1. Pick 15 of your favorite movies. 2. Go to IMDb and find a quote from each movie. 3. Post them here for everyone to guess. 4. Strike out when someone guesses correctly, and put who guessed it and the movie. 5. NO GOOGLING/using IMDb search functions.
1. -- I was a captain of industry; feared by men, adored by women. -- Adored! Come on, let's be honest, Lew. You *paid* for the women!
2. -- You're not at all worried that something might happen to Kevin? -- No, for three reasons: A, I'm not that lucky. Two, we use smoke detectors and D, we live on the most boring street in the whole United States of America, where nothing even remotely dangerous will ever happen. Period.
3. -- You have the right to... suck my dick, motherfucker!
4. -- You know, I never heard him play. -- Play? He didn't *play*, dear. Trumpet didn't have a single musical bone in his body. No, Trumpet had an unusually large foreskin. So large, in fact, that he could wrap the entire thing around a Monte Carlo biscuit.
5. -- S-sir, I'm afraid you've gone mad with power... -- Of course I have. You ever tried going mad without power? It's boring. No one listens to you!
6. -- If they ever try to trace any of those accounts, they're gonna end up chasing a figment of my imagination. -- Well, I'll be damned. Did I say you were good? Shit, you're a Rembrandt! -- Yeah. The funny thing is - on the outside, I was an honest man, straight as an arrow. I had to come to prison to be a crook.
7. -- Do you ever think he might come after you? You ever think about him at all? -- Well, at least thirty seconds of everyday. I can't help it. He's always with me, like a bad habit.
8. -- I have some lovely dresses; take your pick. -- I'm fine. -- Honey... you're wearing a bathrobe.
9. -- There's no need to be coy. Look at you! That manly physique. Those handsome chiseled features. That wonderful full head... of skin! -- No touching please.
10. -- I don't know where they are, I don't know why they're here, and I have brought this all on myself because I was a stupid, reckless little slut! -- Whoa-ho-ho-ho! Don't you sound like your mother!
11. -- If I had a nickel for every time that ball pulled me out of a tight spot, I'd have a shitload of nickels!
12. -- The Lord, the Lord Jehovah has given unto you these fifteen... Oy! Ten! Ten commandments for all to obey!
13. -- Chutney, why is it Tracy Marcinco's curls were ruined when she got hosed down? -- Because they got wet? -- Exactly. Because isn't the first cardinal rule of perm maintenance that you're forbidden to wet your hair for at least 24 hours after getting a perm at the risk of deactivating the immonium thygocolate? -- ...Yes? -- And wouldn't somebody who had, say, 30 perms before in their life be well aware of this rule, and if in fact you weren't washing your hair as I suspect you weren't because your curls are still intact, wouldn't you have heard the gunshot, and if in fact you had heard the gunshot Brooke Windham wouldn't have had time to hide the gun before you got downstairs. Which means you would have had to found Brooke Windham with a gun in her hand to make your story plausible, isn't that right?
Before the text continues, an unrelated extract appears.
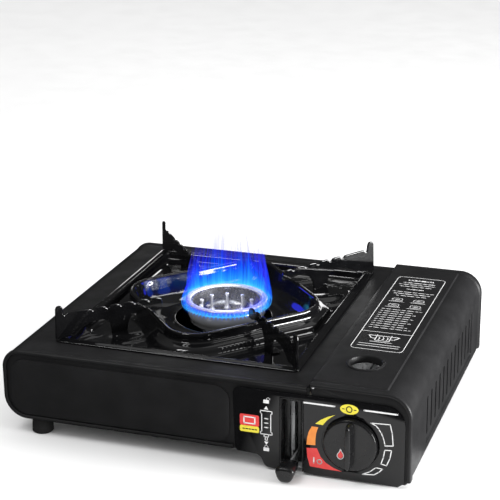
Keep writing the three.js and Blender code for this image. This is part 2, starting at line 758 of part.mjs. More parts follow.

14. -- Oh, my stepsister Hattie would die if she knew I was here. She's the, uh, the president of your fan club you know. -- Oh, Hattie, yah. Thank you. Now I know what name to put on the restraining order.
15. -- Well, well. What a glittering assemblage, King Stefan. Royalty, nobility, the gentry, and... How quaint, even the rabble. I must say, I really felt quite distressed at not receiving an invitation. -- You're not welcome here. -- Oh. Oh dear! What an awkward situation.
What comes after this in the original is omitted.